Não que isso aconteça com leveza e doçura. Água, onde não existe, é mais do que tudo. Quem viu o Chinatown, do agora preso Polansky, viu um filme cujo pano de fundo era a luta pela água na California.
Algo assim vai acontecer, mas uma coisa é brigar pelo que não existe, e parte da inação das pessoas do sertão pode estar ligada a esse vazio.
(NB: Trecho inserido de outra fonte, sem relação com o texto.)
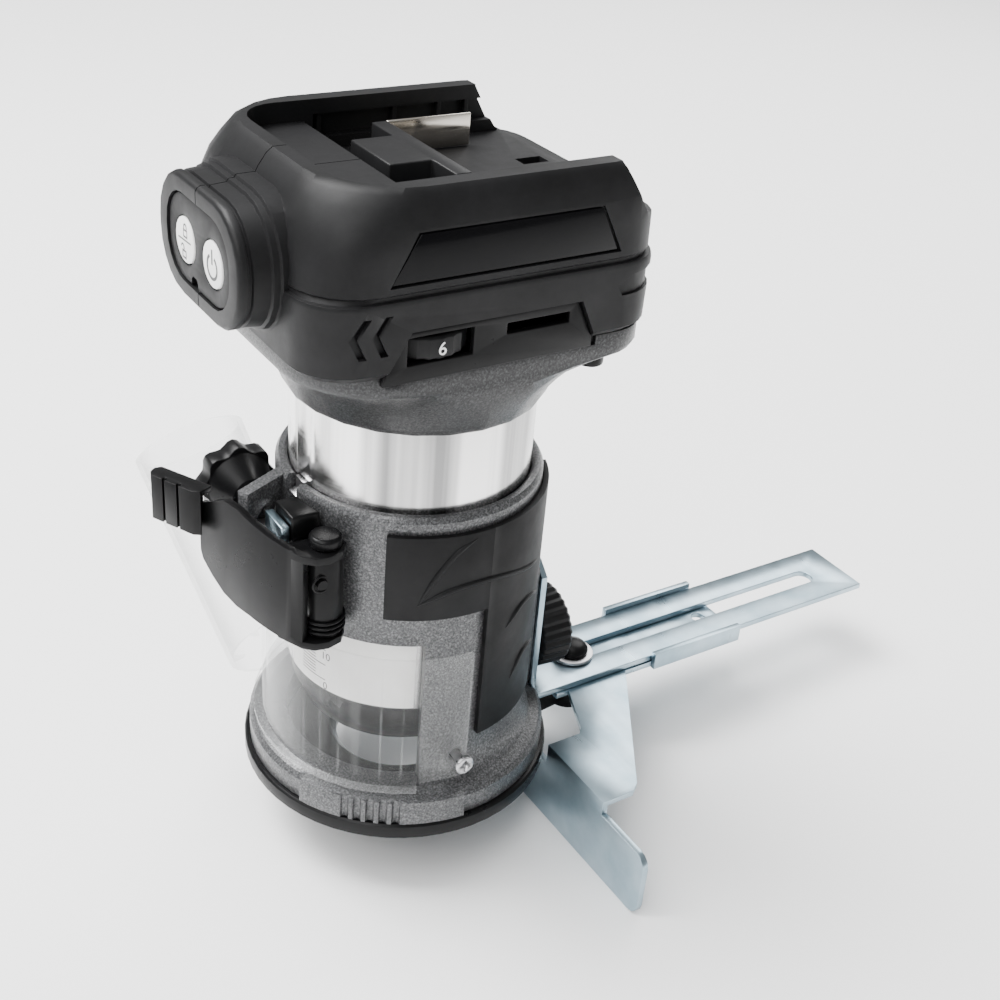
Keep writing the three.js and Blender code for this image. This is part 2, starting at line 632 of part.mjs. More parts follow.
// Head shell: one closed skin, hollowed, then parted down its middle plane.
// Each ring gives its height, left end, half width, radius of the left corners and right end.
const HEAD_RINGS = [
  [HEAD_BOTTOM, -47.4, 38.4, 12, 45.4],
  [145.6, -49, 40, 13, 47],
  [SEAM_Z - 1.6, -49, 40.2, 13, 47.2],
  [SEAM_Z - 0.6, -48.7, 39.9, 13, 46.9],
  [SEAM_Z - 0.5, -47.8, 39, 13, 46],
  [SEAM_Z + 0.5, -47.8, 39, 15, 46],
  [SEAM_Z + 0.9, -48.1, 39.4, 15, 46.4],
  [172, -47.6, 39.1, 17, 46.4],
  [178, -45.8, 38.6, 19, 46],
  [182, -43.6, 37.6, 20, 45],
  [184.8, -41.6, 36.4, 20, 44],
  [HEAD_TOP, -40, 35.1, 20, 43],
];
const RIGHT_CORNER_R = 13;

const padOutline = (grow) => roundedOutline(-PAD_HALF - grow, PAD_HALF + grow, PAD_HIGH + grow,
  PAD_CORNER_R + grow, PAD_CORNER_R + grow, 5, POD_Z);

// The pod's outline at a distance outside its own edge, as [y, z] points.
const podOutline = (grow) => roundedOutline(-POD_HALF - grow, POD_HALF + grow, POD_HIGH + grow,
  POD_CORNER_R + grow, POD_CORNER_R + grow, 5, POD_Z);
const POD_STEPS = [
  [-58.7, -1.2], [-58.2, -0.4], [-57.4, 0], [-56.3, 0], [-56, -0.7], [-55.4, -0.7], [-55.1, -0.1],
  [-51.2, 0.2], [-50.8, 0.9], [-49.4, 1], [-49, 1.7], [-40, 1.9],
];

function headBlank() {
  const shell = loft(HEAD_RINGS.map(([z, left, half, radius, right]) => (
    atHeight(roundedOutline(left, right, half, radius, RIGHT_CORNER_R), z))));
  const pod = loft(POD_STEPS.map(([x, grow]) => atLength(podOutline(grow), x)));
  return join(shell, pod);
}

// Shallow recess that runs round the right end of the lower band.
function endRecess() {
  const outline = [[33, 154.2], [60, 154.2], [60, 160], [36, 159.4], [31, 157]];
  const kept = prism(roundedOutline(-48, 46.4, 39.4, 12, RIGHT_CORNER_R - 0.7), 140, 170);
  return cut(prismY(outline, -60, 60), kept);
}

function headCuts() {
  const rampEnd = prismY([
    [60, 190], [31.5, 190], [32.3, 185.6], [33.4, 183.6], [37.4, 176.6], [39.4, 173.8], [43.4, 171.9],
    [60, 171.4],
  ].reverse(), -60, 60);
  const hollow = [HEAD_BOTTOM - 1, 171.2].map((z) => atHeight(roundedOutline(-36, 27, 35, 14, 4), z));
  return [
    loft(hollow),
    loft([SLOT_FLOOR, 200].map((z) => atHeight(roundedOutline(-17.8, 80, SLOT_HALF, 1, 1), z))),
    loft([180.7, 200].map((z) => atHeight(roundedOutline(SLOT_LEFT, 60, SLOT_HALF, 11, 1), z))),
    box(-15, 80, -UNDERCUT_HALF, UNDERCUT_HALF, 176.2, 182.2),
    box(40, 80, -UNDERCUT_HALF, UNDERCUT_HALF, SLOT_FLOOR, 190),
    box(31.2, 38.8, 3.6, 8, 160, 180),
    rampEnd,
    endRecess(),
    prismX(padOutline(GAP), -70, -56.6),
    prismX(roundedOutline(-15, 15, 8.6, 4, 4, 5, POD_Z), -60, -30),
    ...CAST_SCREW_SPOTS.map(([x, y]) => rod('z', 1.7 + GAP, 140, 152.4, x, y, SMALL)),
    ...HEAD_SCREW_SPOTS.map((spot) => headScrew(spot, GAP)),
    prismY([[-32.4, 142], [27.4, 142], [21.4, 154.6], [-24.9, 154.6]], -60, -36.9),
    box(-28, 21, -37.5, -30, 142, 152.9),
    prismY([[-30.6, 165.4], [31.6, 165.4], [25.6, 177.2], [-23.6, 177.2]], -60, -38.1),
  ];
}

function headScrew([x, z], slack = 0) {
  const head = rod('y', 2.8 + slack, 34.6 - slack, slack ? 60 : 37.4, x, z, SMALL);
  return join(head, rod('y', 1.5 + slack, -12 - slack, 36, x, z, SMALL));
}

const head = cut(headBlank(), ...headCuts());

function dialPanel() {
  const panel = prismY([[-31.4, PANEL_LOW], [-30.6, 144.4], [-24.9, 154.2], [21.2, 154.2], [25.8, 144.4],
    [26.2, PANEL_LOW]].reverse(), -38.9, -37.2);
  const dialWindow = box(-25.2, -7.8, -50, -30, 145.8, 152.6);
  const ventSlot = box(1.2, 18.8, -50, -30, 149.2, 151.9);
  return cut(panel, dialWindow, ventSlot);
}

function speedDial() {
  const outline = lobedOutline(11.6, 11.2, 24, 2);
  const rings = [[146.3, 0.95], [146.9, 1], [151.4, 1], [152, 0.95]]
    .map(([z, scale]) => atHeight(outline.map(([x, y]) => [x * scale, y * scale]), z));
  return cut(loft(rings), rod('z', 2.2 + GAP, 140, 160, 0, 0, SMALL)).translate([...DIAL, 0]);
}

function speedPot() {
  return join(rod('z', 7, 152.4, 157.4, ...DIAL, MEDIUM), rod('z', 2.2, 147, 153, ...DIAL, SMALL));
}

add('motor_barrel', motorBarrel(), BRIGHT_ALUMINIUM);
add('depth_rack', depthRack(), STEEL);
add('upper_casting', upperCasting(), HAMMERED_GREY);
CAST_SCREW_SPOTS.forEach((spot, i) => add(`casting_screw_${i + 1}`, castScrew(spot), BLACK_STEEL));
add('front_housing', head.intersect(box(-90, 90, -90, -SPLIT, 100, 220)), BLACK_PLASTIC);
add('rear_housing', head.intersect(box(-90, 90, SPLIT, 90, 100, 220)), BLACK_PLASTIC);
HEAD_SCREW_SPOTS.forEach((spot, i) => add(`housing_screw_${i + 1}`, headScrew(spot), STEEL));
add('dial_panel', dialPanel(), BLACK_PLASTIC);
add('speed_dial', speedDial(), BLACK_PLASTIC);
add('speed_potentiometer', speedPot(), STEEL);
const SIDE_PANEL = [[-29.9, 165.8], [30.9, 165.8], [25.2, 176.8], [-23.1, 176.8]];
add('side_panel', prismY(SIDE_PANEL, -38.8, -38.3), GLOSS_BLACK);

// Battery shoe: contact block and two upright blades between the rails.
const CONTACT_TOP = 182.2;
const contactBar = box(-4, 0.4, -20.6, 20.6, SLOT_FLOOR + GAP, CONTACT_TOP);
const contactHead = box(-15.4, -3, -9.7, 9.7, SLOT_FLOOR + GAP, CONTACT_TOP);
add('contact_block', join(contactBar, contactHead), BLACK_PLASTIC);
add('contact_blade_front', box(0.9, 25.4, -22.2, -21.2, SLOT_FLOOR + GAP, CONTACT_TOP - 0.4), STEEL);
add('contact_blade_rear', box(0.9, 25.4, 21.2, 22.2, SLOT_FLOOR + GAP, CONTACT_TOP - 0.4), STEEL);

// Switch pad in the end of the pod, with its two push buttons.
function switchPad() {
  const plate = prismX(padOutline(0), -58.2, -56.9);
  return cut(plate, ...[-1, 1].map((side) => (
    rod('x', BUTTON_R + GAP, -70, -50, side * BUTTON_Y, BUTTON_Z, MEDIUM))));
}

function pushButton(y) {
  const cap = rod('x', BUTTON_R, BUTTON_FACE, BUTTON_FACE + 1.3, y, BUTTON_Z, MEDIUM);
  return join(cap, rod('x', 2, BUTTON_FACE + 1.2, -53, y, BUTTON_Z, SMALL));
}

add('switch_pad', switchPad(), BLACK_PLASTIC);
add('power_button', pushButton(-BUTTON_Y), WHITE_PLASTIC);
add('lock_button', pushButton(BUTTON_Y), WHITE_PLASTIC);
add('switch_board', box(-51.2, -49.6, -11, 11, POD_Z - 7.4, POD_Z + 7.4), GREEN_BOARD);
add('control_board', box(-30, 24, -26, 26, 158, 159.6), GREEN_BOARD);

// ---------- motor parts inside the barrel ----------
function barrelNose() {
  return turned([
    [11.4, 29], [24, 29], [24, 23], [25.6, 22], [27.6, 22], [31.6, 30.6], [31.6, 35.7], [29.2, 35.7],
    [29.2, 42], [26, 42], [26, 34.4], [11.4, 34.4],
  ], 40);
}

function bearing(outer, inner, low, high) {
  return tube(outer, inner, low, high, MEDIUM);
}

const SHAFT_R = 4;

function motorShaft() {
  return turned([
    [0, 24], [6.4, 24], [6.4, 28.4], [SHAFT_R, 29.4], [SHAFT_R, 134], [0, 134],
  ], MEDIUM);
}

function coolingFan() {
  const hub = tube(8, SHAFT_R + GAP, 46, 55, MEDIUM);
  const disc = tube(25.5, 7.5, 46, 47.6, MEDIUM);
  const blades = Array.from({ length: 9 }, (_, i) => (
    box(7, 25, -0.7, 0.7, 47.2, 54.6).rotate([0, 0, 40 * i])));
  return join(hub, disc, ...blades);
}

function stator() {
  const yoke = tube(29, 23, 62, 108, 40);
  const poles = Array.from({ length: 6 }, (_, i) => (
    box(17.4, 24, -3.2, 3.2, 62, 108).rotate([0, 0, 60 * i])));
  return join(yoke, ...poles);
}

function bearingBridge() {
  const disc = tube(29.1, 11.4, 124, 127, 40);
  const seat = tube(13.4, 11.4, 124, 133, MEDIUM);
  return join(disc, seat);
}

function colletNut() {
  const hex = prism(hexOutline(19), 11.5, 20);
  const skirt = rod('z', 9, 19.9, 27.6, 0, 0, MEDIUM);
  const chamfer = turned([[0, 9], [7.4, 9], [9.4, 11.6], [0, 11.6]], MEDIUM);
  const bore = turned([[0, 8], [5.4, 8], [5.4, 12], [7, 24], [7, 28], [0, 28]], MEDIUM);
  return cut(join(hex, skirt, chamfer), bore);
}

function colletCone() {
  return turned([[3.2, 10], [5, 10], [5, 12.2], [6.3, 23.4], [3.2, 23.4]], MEDIUM);
}

add('barrel_nose', barrelNose(), BLACK_PLASTIC);
add('lower_bearing', bearing(11, SHAFT_R + GAP, 29.6, 34.2), STEEL);
add('upper_bearing', bearing(11, SHAFT_R + GAP, 127.4, 132.6), STEEL);
add('bearing_bridge', bearingBridge(), BRIGHT_ALUMINIUM);
add('stator', stator(), COPPER);
add('rotor', tube(16.8, SHAFT_R + GAP, 63, 107, MEDIUM), STEEL);
add('cooling_fan', coolingFan(), BLACK_PLASTIC);
add('motor_shaft', motorShaft(), STEEL);
add('collet_cone', colletCone(), STEEL);
add('collet_nut', colletNut(), STEEL);

// Put the origin at the centre of the bottom of the bounding box.
const bounds = new THREE.Box3().setFromObject(router);
router.position.set(
  -(bounds.min.x + bounds.max.x) / 2,
  -(bounds.min.y + bounds.max.y) / 2,
  -bounds.min.z,
);
const model = new THREE.Group();
model.add(router);

export default model;
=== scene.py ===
import json
import math

import bpy
from mathutils import Matrix, Vector


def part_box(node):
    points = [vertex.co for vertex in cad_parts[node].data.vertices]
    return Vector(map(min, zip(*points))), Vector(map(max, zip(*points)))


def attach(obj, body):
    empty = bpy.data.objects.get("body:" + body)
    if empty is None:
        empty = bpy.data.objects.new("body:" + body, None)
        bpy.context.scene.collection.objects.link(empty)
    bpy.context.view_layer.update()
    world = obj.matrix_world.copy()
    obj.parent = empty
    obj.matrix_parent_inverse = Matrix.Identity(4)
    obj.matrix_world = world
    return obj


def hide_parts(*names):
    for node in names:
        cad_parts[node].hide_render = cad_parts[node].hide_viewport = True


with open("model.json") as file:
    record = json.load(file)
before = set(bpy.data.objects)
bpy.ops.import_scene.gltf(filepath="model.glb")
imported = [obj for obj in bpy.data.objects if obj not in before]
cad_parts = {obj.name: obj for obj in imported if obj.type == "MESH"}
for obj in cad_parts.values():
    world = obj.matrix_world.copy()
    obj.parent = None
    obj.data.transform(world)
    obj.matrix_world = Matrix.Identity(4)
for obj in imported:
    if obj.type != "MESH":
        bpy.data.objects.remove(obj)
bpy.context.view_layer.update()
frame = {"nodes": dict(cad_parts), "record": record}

# ---------------------------------------------------------------- camera
# The tool is set out from the point where the cutter axis meets the underside of the sole. The
# camera looks at it from the front left, a little above the head, and leans slightly.
barrel_low, barrel_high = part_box("motor_barrel")
AXIS_X = (barrel_low.x + barrel_high.x) / 2
SOLE_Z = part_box("sole_plate")[0].z
MM = 0.001


def at(x, y, z):
    """A place given in millimetres from the foot of the cutter axis."""
    return Vector((AXIS_X + x * MM, y * MM, SOLE_Z + z * MM))


VIEW_AZIMUTH = math.radians(-35)
VIEW_ELEVATION = math.radians(30.9)
VIEW_ROLL = math.radians(5.21)
VIEW_DISTANCE = 0.4175
VIEW_CENTRE = at(30.7, 0, 75.1)
backward = Vector((
    math.cos(VIEW_ELEVATION) * math.sin(VIEW_AZIMUTH),
    -math.cos(VIEW_ELEVATION) * math.cos(VIEW_AZIMUTH),
    math.sin(VIEW_ELEVATION),
))
level = Vector((math.cos(VIEW_AZIMUTH), math.sin(VIEW_AZIMUTH), 0))
upright = backward.cross(level)
rightward = level * math.cos(VIEW_ROLL) + upright * math.sin(VIEW_ROLL)
upward = upright * math.cos(VIEW_ROLL) - level * math.sin(VIEW_ROLL)
bpy.ops.object.camera_add()
camera = bpy.context.object
camera.data.lens = 52.33
camera.data.sensor_width = 36
eye = VIEW_CENTRE + backward * VIEW_DISTANCE
turned = Matrix((rightward, upward, backward)).transposed().to_4x4()
camera.matrix_world = Matrix.Translation(eye) @ turned
bpy.context.scene.camera = camera

# ---------------------------------------------------------------- motor barrel
# A drawn aluminium tube, turned bright outside so that it slides in the clamped base. Its
# lower half carries a white vinyl label with a millimetre scale for the depth of cut.
BARREL_R = 32.5


def only(piece):
    bpy.ops.object.select_all(action="DESELECT")
    piece.select_set(True)
    bpy.context.view_layer.objects.active = piece


def apply_modifier(piece, kind, **settings):
    only(piece)
    modifier = piece.modifiers.new(kind.title(), kind)
    for key, value in settings.items():
        setattr(modifier, key, value)
    bpy.ops.object.modifier_apply(modifier=modifier.name)


def smooth(piece, degrees=35):
    only(piece)
    bpy.ops.object.shade_smooth_by_angle(angle=math.radians(degrees))


def body_of_node(node):
    bodies = frame["record"]["behaviour"]["bodies"]
    return next(body for body, members in bodies.items() if node in members)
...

Outra coisa é brigar pelo que finalmente vai chegar, e nessa hora, tenho a certeza de que as pessoas de lá vão saber se organizar e garantir o que é seu, de direito.
Nos anos 30 foi o grande presidente Roosevelt quem fez os grandes projetos que levaram água, ou a controlaram, e energia para o empobrecido Sul americano, criando um país mais completo.
Agora é a nossa vez, e não pode ser surpresa que quem conduz o processo é nada mais nada menos do que mais brilhante filho do sertão, o sobrevivente da falta de água e maior estadista do mundo de hoje, na opinião do mundo de hoje, mesmo que não na opinião da Veja. Ele é a maior lembrança do que o sertão é capaz de produzir, desde que minimamente irrigado.
Esse ex-menino da serra aqui, filho do excesso de água e de verde, só pode se sentir um sujeito um pouco melhor, por conta do verde que espera que logo, logo passe a surgir em outro canto que ele conheceu de passagem, e espera nunca, nunca mais ver do mesmo jeito. Quando isso acontecer, finalmente, e quando pararem de queimar o verde amazônico, finalmente, estaremos chegando lá, dessa vez, pela primeira vez, todos nós, brasileiros.